The FSOC was created under Dodd-Frank to monitor the stability of the nation's financial system. Karmel said that the council's creation actually worsens divisions within the regulatory system, but it also has inspired criticism from Republican and Democratic Congressmen alike, who claim the council lacks specificity when discussing which banks it will deem too big to fail, according to the Wall Street Journal.

Karmel said that the Dodd-Frank Act "has improved some financial regulation, but it did not work any real structural change either in the regulatory system or in the financial system."

"What we've moved away from is holding people responsible for business failure," she added.

Karmel said in a separate interview with Barron's earlier this month that the government should break up the big banks rather than try to better regulate them.

"We have to eliminate the problem that comes along with too-big-to-fail: that of socializing losses and privatizing profits," Karmel told Barron's. "Such a system is antithetical to any notion of the capitalist ideal."

Some critics say that the Dodd-Frank Act, signed into law by President Obama in 2010, is unlikely to enact tangible change within the financial industry.
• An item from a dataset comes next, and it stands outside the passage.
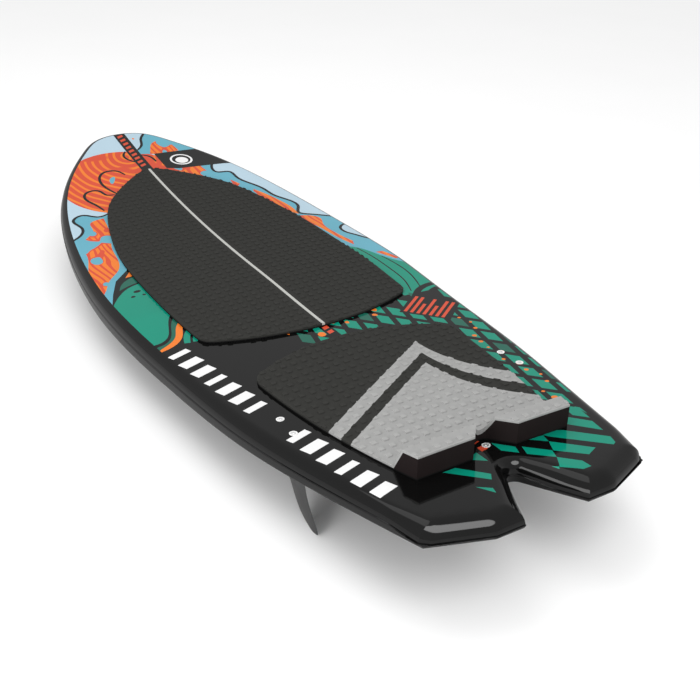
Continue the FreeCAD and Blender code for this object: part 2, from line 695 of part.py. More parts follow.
nodes["front_pad_base"] = boolean("Common", "front_base", base_sheet, front_plan)
front_top = boolean("Common", "front_top", top_sheet, front_plan)
stripe_stock = doc.addObject("Part::Box", "stripe_stock")
stripe_stock.setExpression("Length", "Sheet.stripe_width")
stripe_stock.setExpression("Width", "Sheet.board_length")
stripe_stock.Height = 3 * BEYOND
stripe_stock.Placement.Base = Vector(-size("stripe_width") / 2, TAIL_END, -BEYOND)
left_stock = doc.addObject("Part::Box", "left_stock")
left_stock.setExpression("Length", "Sheet.board_width")
left_stock.setExpression("Width", "Sheet.board_length")
left_stock.Height = 3 * BEYOND
left_stock.Placement.Base = Vector(-size("board_width") - size("stripe_width") / 2, TAIL_END, -BEYOND)
nodes["front_pad_stripe"] = boolean("Common", "front_stripe", front_top, stripe_stock)
nodes["front_pad_left"] = boolean("Common", "front_left", front_top, left_stock)
without_left = boolean("Cut", "front_without_left", front_top, left_stock)
nodes["front_pad_right"] = boolean("Cut", "front_right", without_left, stripe_stock)

nodes["rear_pad_base"] = boolean("Common", "rear_base", base_sheet, rear_plan)
rear_top = boolean("Common", "rear_top", top_sheet, rear_plan)
shift = size("chevron_apex_shift")
light_back = size("light_stripe_width")
dark_back = light_back + size("dark_stripe_width")
behind_light = feature("behind_light", behind_chevron(0, 0))
behind_dark = feature("behind_dark", behind_chevron(light_back, shift))
behind_tail = feature("behind_tail", behind_chevron(dark_back, 2 * shift))
nodes["rear_pad_front"] = boolean("Cut", "rear_front", rear_top, behind_light)
from_light = boolean("Common", "from_light", rear_top, behind_light)
from_dark = boolean("Common", "from_dark", rear_top, behind_dark)
nodes["rear_pad_light_stripe"] = boolean("Cut", "light_stripe", from_light, behind_dark)
nodes["rear_pad_dark_stripe"] = boolean("Cut", "dark_stripe", from_dark, behind_tail)

ramp_outside = feature("ramp_outside", behind_ramp(0))
ramp_inside = feature("ramp_inside", behind_ramp(size("pad_top_thickness")))
tail_flat_all = boolean("Common", "tail_flat_all", rear_top, behind_tail)
tail_flat = boolean("Cut", "tail_flat", tail_flat_all, ramp_outside)
kick_full = boolean("Common", "kick_full", feature("kick_sheet", deck_layer(BASE_TOP, KICK_TOP)), rear_plan)
ramp_outer_part = boolean("Common", "ramp_outer_part", kick_full, ramp_outside)
tail_ramp = boolean("Cut", "tail_ramp", ramp_outer_part, ramp_inside)
crest_level = KICK_TOP - size("pad_top_thickness")
crest_sheet = feature("crest_sheet", deck_layer(crest_level, KICK_TOP))
crest_cut = boolean("Common", "crest_cut", crest_sheet, rear_plan)
tail_crest = boolean("Common", "tail_crest", crest_cut, ramp_inside)
nodes["rear_pad_tail"] = union("tail_section", [tail_flat, tail_ramp, tail_crest])
wedge_sheet = feature("wedge_sheet", deck_layer(BASE_TOP, crest_level))
wedge_cut = boolean("Common", "wedge_cut", wedge_sheet, rear_plan)
nodes["kick_block"] = boolean("Common", "wedge", wedge_cut, ramp_inside)

# ---- check and write --------------------------------------------------------

doc.recompute()
for thing in doc.Objects:
    bad = [state for state in thing.State if state in ("Invalid", "Error")]
    if bad:
        raise RuntimeError("%s did not rebuild: %s" % (thing.Name, bad))
os.makedirs("parts", exist_ok=True)
for label, thing in nodes.items():
    thing.Label = label
    if thing.Shape.isNull() or not thing.Shape.isValid() or not thing.Shape.Solids:
        raise RuntimeError("%s has no valid solid" % label)
    thing.Shape.exportStep("parts/%s.step" % label)
    print("%-24s %d solid(s) %12.1f mm3" % (label, len(thing.Shape.Solids), thing.Shape.Volume))
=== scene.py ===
import math
import random

import bmesh
import bpy
import numpy as np
from mathutils import Matrix, Vector
from mathutils.geometry import delaunay_2d_cdt


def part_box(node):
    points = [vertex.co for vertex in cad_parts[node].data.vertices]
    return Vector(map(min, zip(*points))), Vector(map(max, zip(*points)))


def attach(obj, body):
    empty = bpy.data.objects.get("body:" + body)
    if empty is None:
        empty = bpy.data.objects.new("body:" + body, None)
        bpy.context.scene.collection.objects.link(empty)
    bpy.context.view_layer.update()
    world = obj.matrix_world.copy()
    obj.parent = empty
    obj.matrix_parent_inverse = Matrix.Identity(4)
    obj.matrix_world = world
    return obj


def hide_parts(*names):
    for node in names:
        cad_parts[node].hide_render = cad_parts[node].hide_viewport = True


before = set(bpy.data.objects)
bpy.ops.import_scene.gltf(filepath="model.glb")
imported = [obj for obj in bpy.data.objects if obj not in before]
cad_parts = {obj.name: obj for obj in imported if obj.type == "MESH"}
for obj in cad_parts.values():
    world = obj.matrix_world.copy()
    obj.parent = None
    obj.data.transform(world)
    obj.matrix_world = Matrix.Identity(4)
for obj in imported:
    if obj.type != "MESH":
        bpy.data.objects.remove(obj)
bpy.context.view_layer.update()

# A wakesurf board: printed deck skin and bottom skin over a foam core, two traction pads
# with raised squares, a kick block and three screwed fins. Shapes are worked out in
# millimetres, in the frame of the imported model, and become metres in make_piece.
METRE = 1000.0


def corners_mm(node):
    low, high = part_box(node)
    return np.array(low) * METRE, np.array(high) * METRE


# ---- the board's form ----

BOTTOM_LOW, BOTTOM_HIGH = corners_mm("bottom_skin")
HALF = round(BOTTOM_HIGH[1])
HALF_WIDTH = round(BOTTOM_HIGH[0])
BASE = BOTTOM_LOW[2]
MID_THICKNESS, END_THICKNESS = 47.0, 28.0
NOSE_ROCKER, TAIL_ROCKER, FLAT_HALF = 79.0, 49.0, 60.0
NOSE_POWER, TAIL_POWER, TAPER_POWER = 2.1, 1.8, 1.5
DECK_CROWN = 6.7
SKIN = 1.5
ROUND_WIDTH = 18.0          # how far in from the rail the deck starts to roll over
TAIL_ROUND_WIDTH = 27.0     # and at the tail, where the roll-over also runs lower
WAIST = 0.9                 # the hollow above the parting line
PARTING_SHARE, TAIL_PARTING_SHARE = 0.36, 0.16
ART_INSET = 14.0            # the print stops this far from the rail
TUCK = 0.9                  # how far the bottom's side leans in below the parting line
BOTTOM_ROUND = 3.0
PAD_BASE, PAD_TOP = 2.0, 3.0
KICK_TOP = 33.0

# Fullness of the outline: share of the length from the nose, share of half the width.
FULLNESS = [
    (0.012, 0.236), (0.035, 0.360), (0.070, 0.502), (0.130, 0.688), (0.220, 0.852),
    (0.340, 0.962), (0.480, 1.000), (0.620, 0.951), (0.760, 0.873), (0.880, 0.745),
]
TAIL_CORNER = (165.0, -HALF + 32.0)
TAIL_OUTER = (87.0, -HALF)
TAIL_INNER = (47.0, -HALF)
NOTCH_TIP_Y = -HALF + 105.0
NOTCH_RADIUS = 12.0


def rocker(y):
    share = np.maximum(np.abs(y) - FLAT_HALF, 0.0) / (HALF - FLAT_HALF)
    share = np.minimum(share, 1.0)
    return np.where(y < 0, TAIL_ROCKER * share ** TAIL_POWER, NOSE_ROCKER * share ** NOSE_POWER)


def thickness(y):
    return MID_THICKNESS - (MID_THICKNESS - END_THICKNESS) * np.minimum(np.abs(y) / HALF, 1.0) ** TAPER_POWER


def bottom_height(y):
    return BASE + rocker(y)


def deck_height(x, y):
    return bottom_height(y) + thickness(y) - DECK_CROWN * (x / HALF_WIDTH) ** 2


# ---- plan curves ----

def smooth(points, step=5.0):
    """Points along a natural cubic spline through the given ones."""
    knots = np.array(points, float)
    if len(knots) == 2:
        return [tuple(p) for p in knots]
    run = np.concatenate([[0], np.cumsum(np.hypot(*np.diff(knots, axis=0).T))])
    gap = np.diff(run)
    count = len(knots)
    system = np.zeros((count, count))
    wanted = np.zeros((count, 2))
    system[0, 0] = system[-1, -1] = 1
    for i in range(1, count - 1):
        system[i, i - 1:i + 2] = gap[i - 1], 2 * (gap[i - 1] + gap[i]), gap[i]
        wanted[i] = 6 * ((knots[i + 1] - knots[i]) / gap[i] - (knots[i] - knots[i - 1]) / gap[i - 1])
    bend = np.linalg.solve(system, wanted)
    out = []
    for i in range(count - 1):
        pieces = max(1, int(math.ceil(gap[i] / step)))
        for t in np.arange(pieces) / pieces * gap[i]:
            back = gap[i] - t
            out.append(tuple(
                bend[i] * back ** 3 / (6 * gap[i]) + bend[i + 1] * t ** 3 / (6 * gap[i])
                + (knots[i] / gap[i] - bend[i] * gap[i] / 6) * back
                + (knots[i + 1] / gap[i] - bend[i + 1] * gap[i] / 6) * t))
    out.append(tuple(knots[-1]))
    return out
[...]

Former Federal Reserve chairman Paul Volcker, the inspiration behind a rule to prevent banks from making risky bets with their own money, said in September that Dodd-Frank is "nowhere near what we need."

The question of too-big-to-fail banks, he said, has "not yet been convincingly settled."

Yet the financial industry continues with attempts to weaken Dodd-Frank, last year spending more than $150 million on lobbying, the second consecutive year it's spent at least that sum. They've also shifted focus on to the regulators themselves. Some banks have made strained arguments to claim that the Volcker rule would hurt the economy -- criticism that Treasury Secretary Tim Geithner recently dismissed as false.